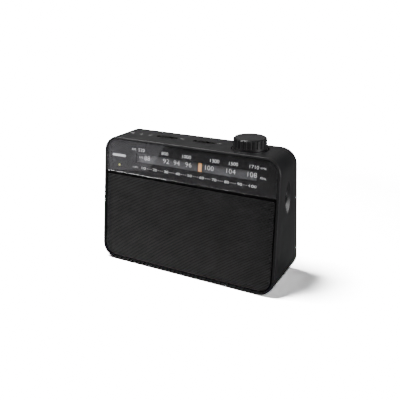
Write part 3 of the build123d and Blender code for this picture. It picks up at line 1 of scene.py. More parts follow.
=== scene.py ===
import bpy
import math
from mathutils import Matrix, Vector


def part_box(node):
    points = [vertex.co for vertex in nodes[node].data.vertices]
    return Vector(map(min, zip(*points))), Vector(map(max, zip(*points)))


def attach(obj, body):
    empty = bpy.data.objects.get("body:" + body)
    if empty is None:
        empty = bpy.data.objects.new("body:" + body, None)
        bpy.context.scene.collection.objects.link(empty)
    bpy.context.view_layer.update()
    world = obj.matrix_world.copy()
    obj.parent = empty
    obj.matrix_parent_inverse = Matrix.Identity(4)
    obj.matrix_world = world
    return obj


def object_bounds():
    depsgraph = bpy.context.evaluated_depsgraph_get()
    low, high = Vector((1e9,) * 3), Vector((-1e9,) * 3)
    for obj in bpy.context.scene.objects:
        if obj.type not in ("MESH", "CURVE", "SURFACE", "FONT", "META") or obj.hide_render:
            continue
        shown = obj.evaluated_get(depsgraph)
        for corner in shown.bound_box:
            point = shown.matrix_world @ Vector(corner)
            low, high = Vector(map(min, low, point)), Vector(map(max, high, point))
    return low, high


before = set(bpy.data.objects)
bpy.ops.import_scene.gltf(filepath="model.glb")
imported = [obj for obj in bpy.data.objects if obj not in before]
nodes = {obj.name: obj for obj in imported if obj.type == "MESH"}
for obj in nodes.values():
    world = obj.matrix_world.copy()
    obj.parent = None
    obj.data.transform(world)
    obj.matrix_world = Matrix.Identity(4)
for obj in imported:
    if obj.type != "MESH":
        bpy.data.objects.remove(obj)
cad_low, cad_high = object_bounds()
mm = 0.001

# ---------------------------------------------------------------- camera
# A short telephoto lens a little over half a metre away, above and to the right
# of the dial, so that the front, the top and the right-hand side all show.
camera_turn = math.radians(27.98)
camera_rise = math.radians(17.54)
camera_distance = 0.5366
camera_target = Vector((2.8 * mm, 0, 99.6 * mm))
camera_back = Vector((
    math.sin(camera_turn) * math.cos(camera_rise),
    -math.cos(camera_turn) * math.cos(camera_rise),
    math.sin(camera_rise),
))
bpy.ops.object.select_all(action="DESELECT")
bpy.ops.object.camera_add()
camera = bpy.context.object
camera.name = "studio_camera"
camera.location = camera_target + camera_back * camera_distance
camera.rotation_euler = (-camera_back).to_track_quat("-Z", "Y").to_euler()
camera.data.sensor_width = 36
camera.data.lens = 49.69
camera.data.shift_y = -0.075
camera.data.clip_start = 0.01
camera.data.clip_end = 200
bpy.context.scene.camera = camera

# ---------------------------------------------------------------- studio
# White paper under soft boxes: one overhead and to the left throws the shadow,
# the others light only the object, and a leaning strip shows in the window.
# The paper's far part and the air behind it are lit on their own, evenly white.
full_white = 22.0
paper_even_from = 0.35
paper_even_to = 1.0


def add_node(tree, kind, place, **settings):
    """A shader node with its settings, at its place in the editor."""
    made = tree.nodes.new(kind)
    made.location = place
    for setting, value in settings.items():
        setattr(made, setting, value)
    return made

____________

Written exercise: Print out the whole listing exactly as it appears.

Correct result:
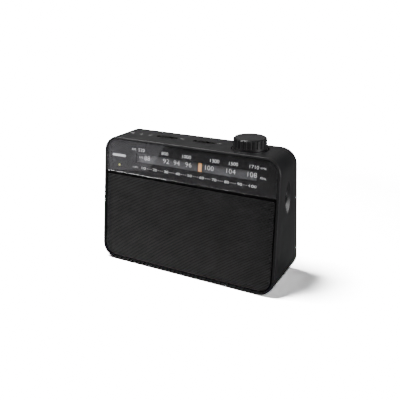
Write part 3 of the build123d and Blender code for this picture. It picks up at line 1 of scene.py. More parts follow.
=== scene.py ===
import bpy
import math
from mathutils import Matrix, Vector


def part_box(node):
    points = [vertex.co for vertex in nodes[node].data.vertices]
    return Vector(map(min, zip(*points))), Vector(map(max, zip(*points)))


def attach(obj, body):
    empty = bpy.data.objects.get("body:" + body)
    if empty is None:
        empty = bpy.data.objects.new("body:" + body, None)
        bpy.context.scene.collection.objects.link(empty)
    bpy.context.view_layer.update()
    world = obj.matrix_world.copy()
    obj.parent = empty
    obj.matrix_parent_inverse = Matrix.Identity(4)
    obj.matrix_world = world
    return obj


def object_bounds():
    depsgraph = bpy.context.evaluated_depsgraph_get()
    low, high = Vector((1e9,) * 3), Vector((-1e9,) * 3)
    for obj in bpy.context.scene.objects:
        if obj.type not in ("MESH", "CURVE", "SURFACE", "FONT", "META") or obj.hide_render:
            continue
        shown = obj.evaluated_get(depsgraph)
        for corner in shown.bound_box:
            point = shown.matrix_world @ Vector(corner)
            low, high = Vector(map(min, low, point)), Vector(map(max, high, point))
    return low, high


before = set(bpy.data.objects)
bpy.ops.import_scene.gltf(filepath="model.glb")
imported = [obj for obj in bpy.data.objects if obj not in before]
nodes = {obj.name: obj for obj in imported if obj.type == "MESH"}
for obj in nodes.values():
    world = obj.matrix_world.copy()
    obj.parent = None
    obj.data.transform(world)
    obj.matrix_world = Matrix.Identity(4)
for obj in imported:
    if obj.type != "MESH":
        bpy.data.objects.remove(obj)
cad_low, cad_high = object_bounds()
mm = 0.001

# ---------------------------------------------------------------- camera
# A short telephoto lens a little over half a metre away, above and to the right
# of the dial, so that the front, the top and the right-hand side all show.
camera_turn = math.radians(27.98)
camera_rise = math.radians(17.54)
camera_distance = 0.5366
camera_target = Vector((2.8 * mm, 0, 99.6 * mm))
camera_back = Vector((
    math.sin(camera_turn) * math.cos(camera_rise),
    -math.cos(camera_turn) * math.cos(camera_rise),
    math.sin(camera_rise),
))
bpy.ops.object.select_all(action="DESELECT")
bpy.ops.object.camera_add()
camera = bpy.context.object
camera.name = "studio_camera"
camera.location = camera_target + camera_back * camera_distance
camera.rotation_euler = (-camera_back).to_track_quat("-Z", "Y").to_euler()
camera.data.sensor_width = 36
camera.data.lens = 49.69
camera.data.shift_y = -0.075
camera.data.clip_start = 0.01
camera.data.clip_end = 200
bpy.context.scene.camera = camera

# ---------------------------------------------------------------- studio
# White paper under soft boxes: one overhead and to the left throws the shadow,
# the others light only the object, and a leaning strip shows in the window.
# The paper's far part and the air behind it are lit on their own, evenly white.
full_white = 22.0
paper_even_from = 0.35
paper_even_to = 1.0


def add_node(tree, kind, place, **settings):
    """A shader node with its settings, at its place in the editor."""
    made = tree.nodes.new(kind)
    made.location = place
    for setting, value in settings.items():
        setattr(made, setting, value)
    return made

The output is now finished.